= Michael R. Simonson =

American academic and author

Michael R. Simonson is an American academic who is professor of Instructional Technology & Distance Education at Nova Southeastern University, Editor of the Quarterly Review of Distance Education and Distance Learning Journal, and author of 4 texts in the area of ITDE.

==Biography==
Simonson received his doctorate in Education: Instructional Systems Design in 1975 from the University of Iowa after serving for four years in the US Marine Corps as a Captain.

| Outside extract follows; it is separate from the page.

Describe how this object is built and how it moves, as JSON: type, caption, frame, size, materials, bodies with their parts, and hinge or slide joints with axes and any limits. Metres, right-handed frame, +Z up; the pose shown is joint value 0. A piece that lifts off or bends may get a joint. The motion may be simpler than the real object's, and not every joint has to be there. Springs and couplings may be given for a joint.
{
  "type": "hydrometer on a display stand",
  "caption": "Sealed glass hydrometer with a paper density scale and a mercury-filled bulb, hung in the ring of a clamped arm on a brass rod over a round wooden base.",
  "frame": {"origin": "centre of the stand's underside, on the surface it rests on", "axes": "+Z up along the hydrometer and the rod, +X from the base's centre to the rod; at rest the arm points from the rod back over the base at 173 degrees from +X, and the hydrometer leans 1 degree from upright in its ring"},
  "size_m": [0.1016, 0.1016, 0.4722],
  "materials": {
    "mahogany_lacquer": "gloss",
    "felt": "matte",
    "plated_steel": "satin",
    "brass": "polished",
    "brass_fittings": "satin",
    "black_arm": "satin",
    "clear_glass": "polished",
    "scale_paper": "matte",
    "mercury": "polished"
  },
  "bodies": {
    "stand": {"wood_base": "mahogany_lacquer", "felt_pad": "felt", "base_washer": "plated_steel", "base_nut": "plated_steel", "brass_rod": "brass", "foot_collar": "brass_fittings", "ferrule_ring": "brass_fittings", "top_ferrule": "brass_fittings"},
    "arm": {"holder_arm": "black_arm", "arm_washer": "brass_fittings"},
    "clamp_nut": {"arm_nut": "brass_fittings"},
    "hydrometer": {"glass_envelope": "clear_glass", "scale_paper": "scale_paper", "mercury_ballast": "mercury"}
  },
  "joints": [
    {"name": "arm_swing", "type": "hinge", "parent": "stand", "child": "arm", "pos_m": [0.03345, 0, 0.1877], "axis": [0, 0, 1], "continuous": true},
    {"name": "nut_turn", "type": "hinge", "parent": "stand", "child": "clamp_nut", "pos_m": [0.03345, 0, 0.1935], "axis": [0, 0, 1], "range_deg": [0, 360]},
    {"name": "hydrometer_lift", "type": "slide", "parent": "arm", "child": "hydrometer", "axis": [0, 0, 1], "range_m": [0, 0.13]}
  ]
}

He then went on to take a position as Professor of Curriculum and Instruction, Iowa State University from 1982 until 1998. During his time at ISU, Simonson served as the Associate Director for the Research Institute for Studies in Education from 1991 to 1996. He currently holds the position as the CEO of Technology Research and Evaluation as well as a professor at NSU, editor, and author.

==Published works==
Simonson has written/co-written four books in the areas of Instructional Technology & Distance Education:
- Educational Computing Foundations by Michael R. Simonson, Ann D. Thompson - Education - 1996
- Teaching and Learning at a Distance: Foundations of Distance Education by Michael Simonson, Michael Albright - Education - 2005
- Distance Education: Definition And Glossary of Terms by Lee Ayers Schlosser, Michael R. Simonson - Education - 2006
- Trends and Issues in Distance Education: International Perspectives by Yusra Laila Visser, Lya Visser, Michael Simonson - Education - 2005

Simonson is a published researcher in the area of ITDE. Simonson has continued to investigate the relationship between media, motivation, attitudes, behaviors, and achievement. His research includes over $3 million in grants funded externally to investigate ITDE and learners relationship to various media.